Copy out precisely the lines beginning at the line that contains "Keep writing the" and ending at the line that contains "obj.parent = empty", including both.

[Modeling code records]
----
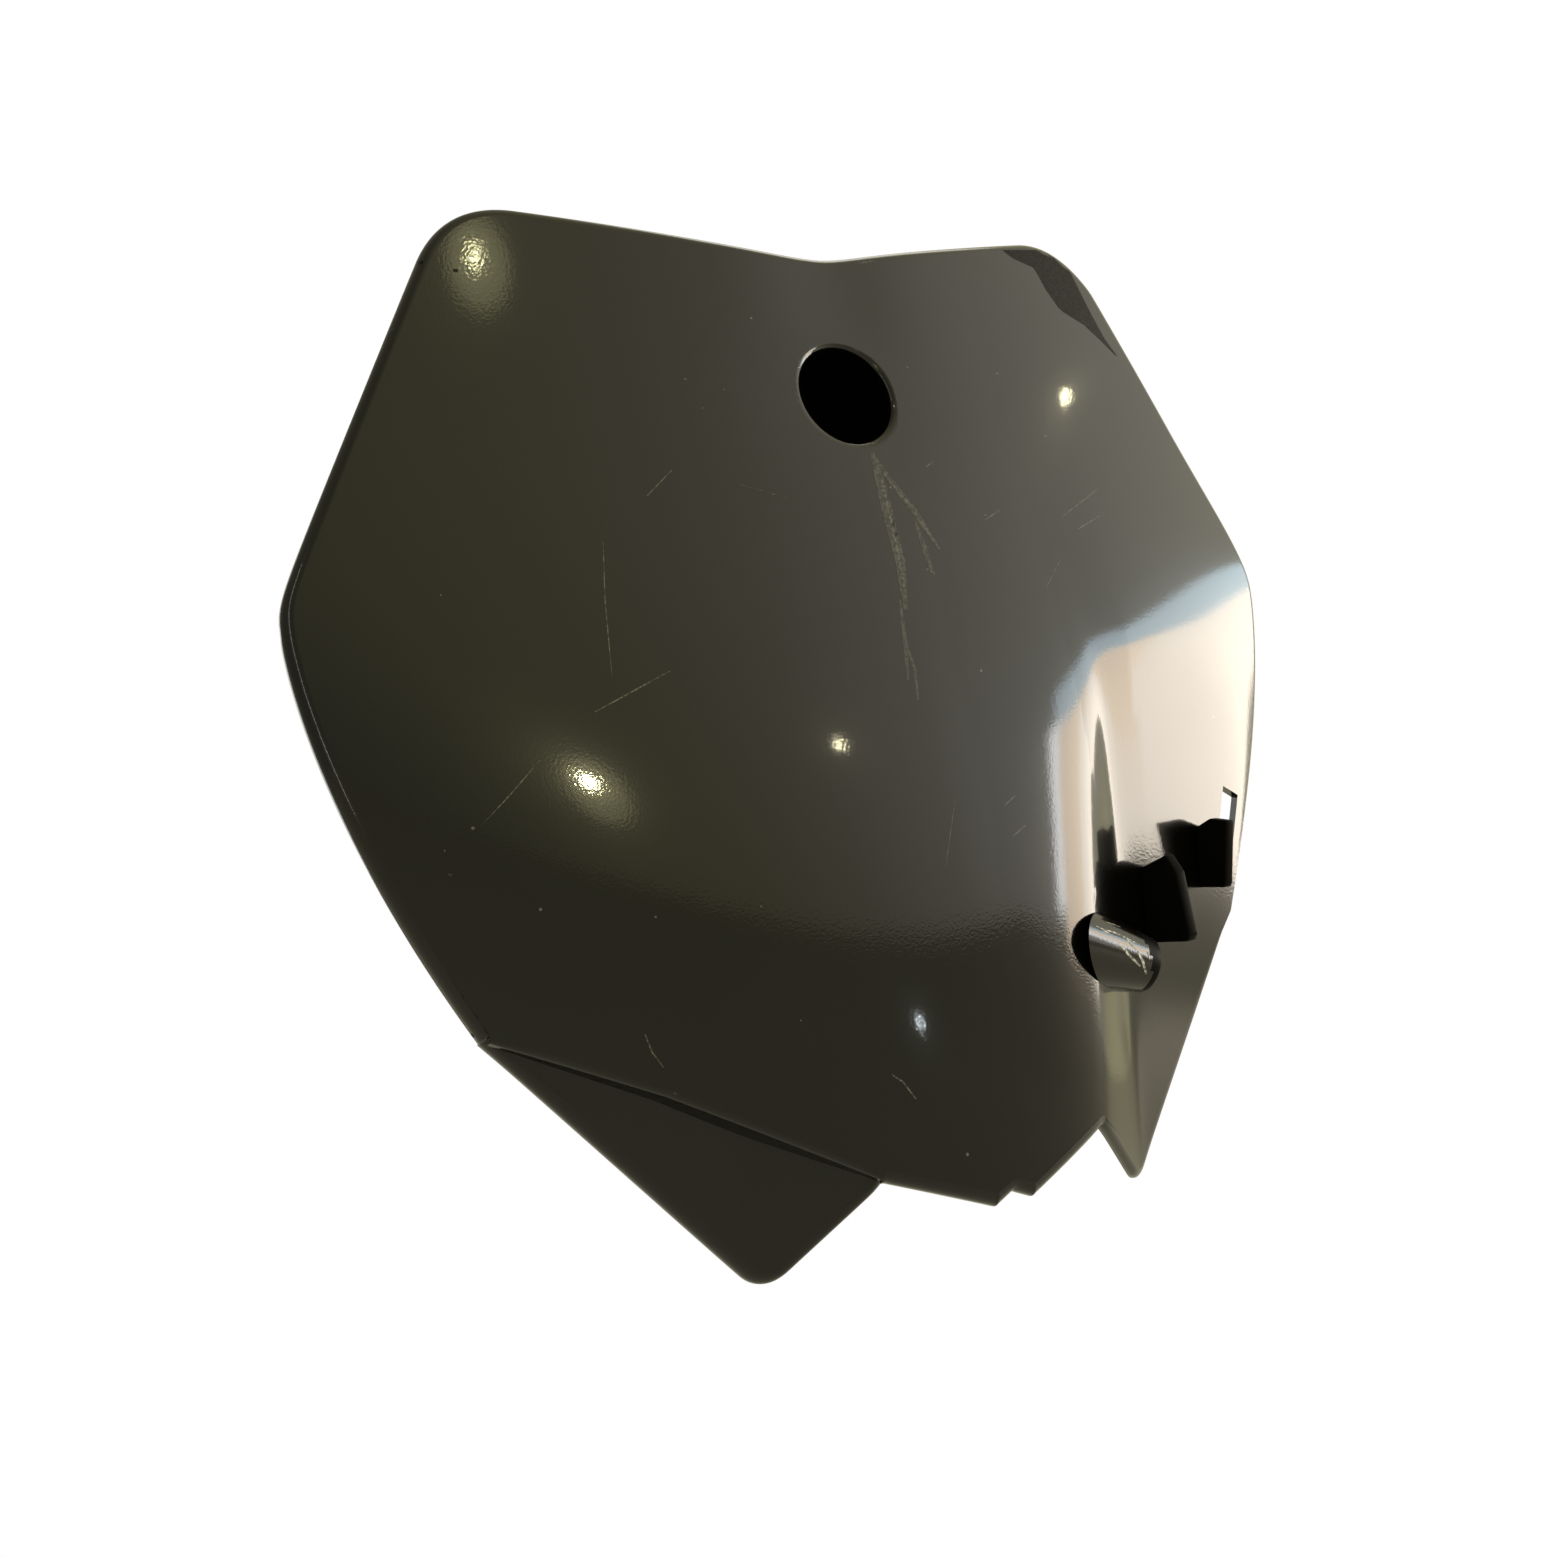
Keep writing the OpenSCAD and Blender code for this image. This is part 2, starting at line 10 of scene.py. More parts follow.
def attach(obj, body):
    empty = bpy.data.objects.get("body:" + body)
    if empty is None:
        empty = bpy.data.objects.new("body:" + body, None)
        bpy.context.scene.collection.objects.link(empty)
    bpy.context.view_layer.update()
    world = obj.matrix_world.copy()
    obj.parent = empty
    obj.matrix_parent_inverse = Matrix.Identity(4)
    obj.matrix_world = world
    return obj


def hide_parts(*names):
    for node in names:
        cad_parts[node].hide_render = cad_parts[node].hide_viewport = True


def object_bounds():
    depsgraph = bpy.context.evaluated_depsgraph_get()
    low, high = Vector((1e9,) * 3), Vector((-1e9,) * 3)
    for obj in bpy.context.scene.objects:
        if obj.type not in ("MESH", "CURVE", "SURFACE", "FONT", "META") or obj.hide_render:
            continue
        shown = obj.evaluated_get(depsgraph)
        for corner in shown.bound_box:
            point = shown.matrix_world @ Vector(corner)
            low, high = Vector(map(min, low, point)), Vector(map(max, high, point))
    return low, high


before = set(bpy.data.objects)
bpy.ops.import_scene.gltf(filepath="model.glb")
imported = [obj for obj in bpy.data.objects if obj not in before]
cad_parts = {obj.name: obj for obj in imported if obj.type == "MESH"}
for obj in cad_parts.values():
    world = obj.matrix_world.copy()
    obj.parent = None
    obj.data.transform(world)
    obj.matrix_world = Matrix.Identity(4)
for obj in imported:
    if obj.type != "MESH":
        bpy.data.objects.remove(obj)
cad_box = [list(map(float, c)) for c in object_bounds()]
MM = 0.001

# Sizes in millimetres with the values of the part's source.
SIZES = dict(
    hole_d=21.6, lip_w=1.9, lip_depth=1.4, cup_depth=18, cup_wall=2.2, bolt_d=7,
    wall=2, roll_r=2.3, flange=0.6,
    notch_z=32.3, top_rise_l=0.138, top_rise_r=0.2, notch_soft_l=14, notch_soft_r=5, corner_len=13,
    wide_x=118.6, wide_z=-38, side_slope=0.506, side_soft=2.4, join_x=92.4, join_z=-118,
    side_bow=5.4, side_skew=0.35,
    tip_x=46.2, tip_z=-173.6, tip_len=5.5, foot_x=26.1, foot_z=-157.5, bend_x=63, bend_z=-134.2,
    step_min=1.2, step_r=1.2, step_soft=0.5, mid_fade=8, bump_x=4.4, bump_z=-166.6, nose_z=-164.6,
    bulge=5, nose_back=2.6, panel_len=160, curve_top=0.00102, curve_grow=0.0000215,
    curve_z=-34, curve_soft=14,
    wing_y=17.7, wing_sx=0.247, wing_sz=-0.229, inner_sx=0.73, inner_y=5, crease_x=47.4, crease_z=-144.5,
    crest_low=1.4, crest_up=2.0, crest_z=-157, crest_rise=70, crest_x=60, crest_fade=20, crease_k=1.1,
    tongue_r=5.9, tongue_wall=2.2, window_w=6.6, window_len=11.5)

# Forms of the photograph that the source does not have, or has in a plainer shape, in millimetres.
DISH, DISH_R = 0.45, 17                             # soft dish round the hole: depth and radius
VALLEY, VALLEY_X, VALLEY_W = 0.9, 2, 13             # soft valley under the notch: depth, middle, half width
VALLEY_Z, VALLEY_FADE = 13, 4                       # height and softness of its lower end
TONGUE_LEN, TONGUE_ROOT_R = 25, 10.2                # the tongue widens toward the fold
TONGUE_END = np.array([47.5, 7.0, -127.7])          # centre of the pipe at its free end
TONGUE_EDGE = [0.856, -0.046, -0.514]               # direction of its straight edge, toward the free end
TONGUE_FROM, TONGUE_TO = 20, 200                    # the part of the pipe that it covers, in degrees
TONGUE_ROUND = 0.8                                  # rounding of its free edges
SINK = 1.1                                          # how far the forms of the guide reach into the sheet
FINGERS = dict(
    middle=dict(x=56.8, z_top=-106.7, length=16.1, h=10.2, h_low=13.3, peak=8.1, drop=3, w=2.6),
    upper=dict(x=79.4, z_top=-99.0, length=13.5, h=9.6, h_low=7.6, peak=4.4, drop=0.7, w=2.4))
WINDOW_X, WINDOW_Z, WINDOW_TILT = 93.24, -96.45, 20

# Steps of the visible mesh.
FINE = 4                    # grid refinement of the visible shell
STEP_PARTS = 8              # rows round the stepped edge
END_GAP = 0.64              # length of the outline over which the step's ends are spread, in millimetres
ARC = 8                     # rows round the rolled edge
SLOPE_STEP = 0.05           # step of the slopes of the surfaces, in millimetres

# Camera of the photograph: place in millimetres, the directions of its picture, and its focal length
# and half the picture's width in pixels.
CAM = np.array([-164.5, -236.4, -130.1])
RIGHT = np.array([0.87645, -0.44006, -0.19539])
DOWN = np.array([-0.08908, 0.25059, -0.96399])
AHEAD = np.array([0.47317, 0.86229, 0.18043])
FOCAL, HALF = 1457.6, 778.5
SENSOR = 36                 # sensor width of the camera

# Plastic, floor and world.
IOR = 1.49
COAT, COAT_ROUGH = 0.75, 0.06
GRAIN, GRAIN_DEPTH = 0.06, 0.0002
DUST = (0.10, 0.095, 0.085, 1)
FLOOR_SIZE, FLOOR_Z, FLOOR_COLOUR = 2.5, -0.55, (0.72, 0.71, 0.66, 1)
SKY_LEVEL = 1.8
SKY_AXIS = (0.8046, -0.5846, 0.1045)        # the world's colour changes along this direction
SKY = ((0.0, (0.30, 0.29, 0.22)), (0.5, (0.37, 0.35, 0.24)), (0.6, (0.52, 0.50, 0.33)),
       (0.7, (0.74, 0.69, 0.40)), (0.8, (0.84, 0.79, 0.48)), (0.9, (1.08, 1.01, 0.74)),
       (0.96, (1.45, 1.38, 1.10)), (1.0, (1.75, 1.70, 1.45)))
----
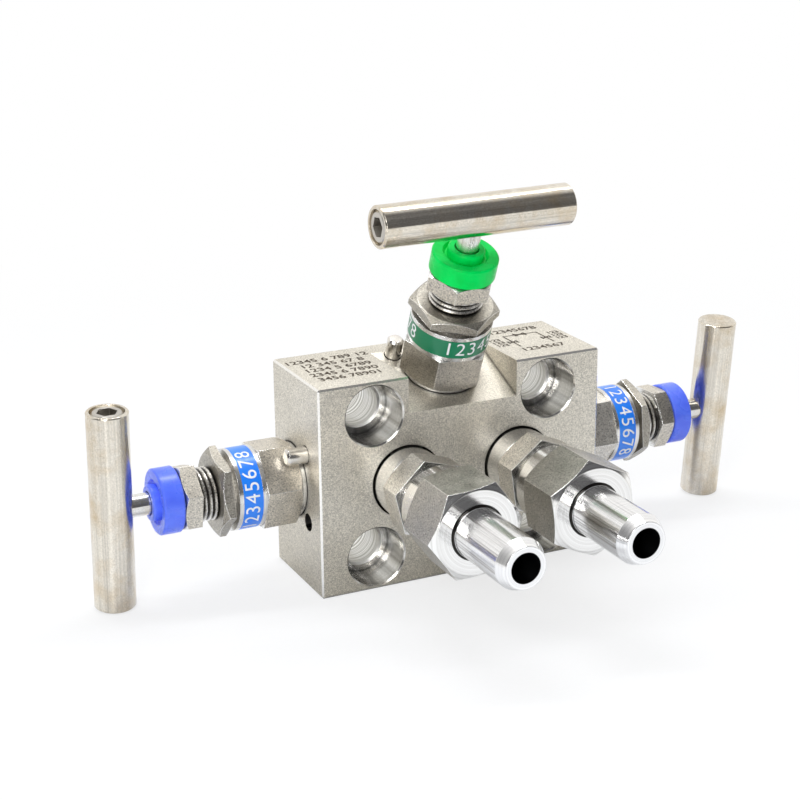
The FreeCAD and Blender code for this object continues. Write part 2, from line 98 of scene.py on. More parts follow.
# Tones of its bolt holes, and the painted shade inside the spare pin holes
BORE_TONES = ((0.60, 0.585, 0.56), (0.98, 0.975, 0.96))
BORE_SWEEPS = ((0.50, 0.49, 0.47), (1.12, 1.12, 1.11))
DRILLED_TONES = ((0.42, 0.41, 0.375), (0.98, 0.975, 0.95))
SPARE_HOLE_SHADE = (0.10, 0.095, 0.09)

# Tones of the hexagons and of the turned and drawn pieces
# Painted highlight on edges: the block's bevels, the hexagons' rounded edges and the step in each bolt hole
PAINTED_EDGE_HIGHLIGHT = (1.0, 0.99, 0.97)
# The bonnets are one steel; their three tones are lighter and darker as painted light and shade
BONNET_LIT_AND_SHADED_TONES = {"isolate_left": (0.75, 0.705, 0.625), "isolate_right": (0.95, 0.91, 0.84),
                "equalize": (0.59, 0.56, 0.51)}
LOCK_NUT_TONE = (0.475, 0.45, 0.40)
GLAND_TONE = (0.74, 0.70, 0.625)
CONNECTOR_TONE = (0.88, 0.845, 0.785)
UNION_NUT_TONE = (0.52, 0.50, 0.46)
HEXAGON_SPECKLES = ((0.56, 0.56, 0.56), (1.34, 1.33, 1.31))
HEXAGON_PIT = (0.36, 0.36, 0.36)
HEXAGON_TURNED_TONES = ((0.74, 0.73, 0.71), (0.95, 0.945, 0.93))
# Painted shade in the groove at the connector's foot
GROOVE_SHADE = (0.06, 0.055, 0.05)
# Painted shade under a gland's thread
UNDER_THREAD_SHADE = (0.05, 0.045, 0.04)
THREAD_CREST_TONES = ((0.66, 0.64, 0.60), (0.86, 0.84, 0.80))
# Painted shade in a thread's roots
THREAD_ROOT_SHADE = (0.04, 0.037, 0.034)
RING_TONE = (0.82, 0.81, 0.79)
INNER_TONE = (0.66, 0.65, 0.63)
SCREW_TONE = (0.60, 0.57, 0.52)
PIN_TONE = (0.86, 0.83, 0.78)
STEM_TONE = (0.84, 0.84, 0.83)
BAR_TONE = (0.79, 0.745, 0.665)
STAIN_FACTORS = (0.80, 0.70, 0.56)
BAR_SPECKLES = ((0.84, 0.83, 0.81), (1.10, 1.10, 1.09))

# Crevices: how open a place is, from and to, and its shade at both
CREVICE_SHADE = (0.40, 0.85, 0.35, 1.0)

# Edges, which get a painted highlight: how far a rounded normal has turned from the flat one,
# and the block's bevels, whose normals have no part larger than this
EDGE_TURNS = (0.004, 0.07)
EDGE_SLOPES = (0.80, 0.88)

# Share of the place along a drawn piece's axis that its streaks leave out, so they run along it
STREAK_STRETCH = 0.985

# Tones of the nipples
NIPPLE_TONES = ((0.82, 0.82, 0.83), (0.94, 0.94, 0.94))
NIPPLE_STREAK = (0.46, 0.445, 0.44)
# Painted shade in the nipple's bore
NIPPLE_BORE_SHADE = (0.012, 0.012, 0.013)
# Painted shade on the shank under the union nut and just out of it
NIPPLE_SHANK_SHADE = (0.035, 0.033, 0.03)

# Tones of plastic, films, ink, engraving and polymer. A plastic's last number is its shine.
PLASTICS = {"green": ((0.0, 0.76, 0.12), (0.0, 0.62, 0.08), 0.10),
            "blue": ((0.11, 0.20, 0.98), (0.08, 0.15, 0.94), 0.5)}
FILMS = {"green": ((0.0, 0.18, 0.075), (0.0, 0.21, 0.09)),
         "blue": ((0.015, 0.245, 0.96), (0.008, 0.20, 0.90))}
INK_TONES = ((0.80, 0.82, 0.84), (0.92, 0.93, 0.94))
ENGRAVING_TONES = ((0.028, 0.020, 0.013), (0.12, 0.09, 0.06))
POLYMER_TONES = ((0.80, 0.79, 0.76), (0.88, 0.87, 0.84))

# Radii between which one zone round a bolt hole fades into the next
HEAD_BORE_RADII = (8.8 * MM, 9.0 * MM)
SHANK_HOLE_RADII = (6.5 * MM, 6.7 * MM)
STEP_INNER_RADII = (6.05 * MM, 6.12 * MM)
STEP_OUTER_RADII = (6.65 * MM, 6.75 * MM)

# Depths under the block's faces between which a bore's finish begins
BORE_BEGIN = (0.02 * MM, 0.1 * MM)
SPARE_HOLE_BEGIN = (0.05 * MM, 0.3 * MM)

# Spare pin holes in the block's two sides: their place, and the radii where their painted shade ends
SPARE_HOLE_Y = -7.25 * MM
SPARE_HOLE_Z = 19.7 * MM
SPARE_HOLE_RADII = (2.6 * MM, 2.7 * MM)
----
▶ Result for this task
Keep writing the OpenSCAD and Blender code for this image. This is part 2, starting at line 10 of scene.py. More parts follow.
def attach(obj, body):
    empty = bpy.data.objects.get("body:" + body)
    if empty is None:
        empty = bpy.data.objects.new("body:" + body, None)
        bpy.context.scene.collection.objects.link(empty)
    bpy.context.view_layer.update()
    world = obj.matrix_world.copy()
    obj.parent = empty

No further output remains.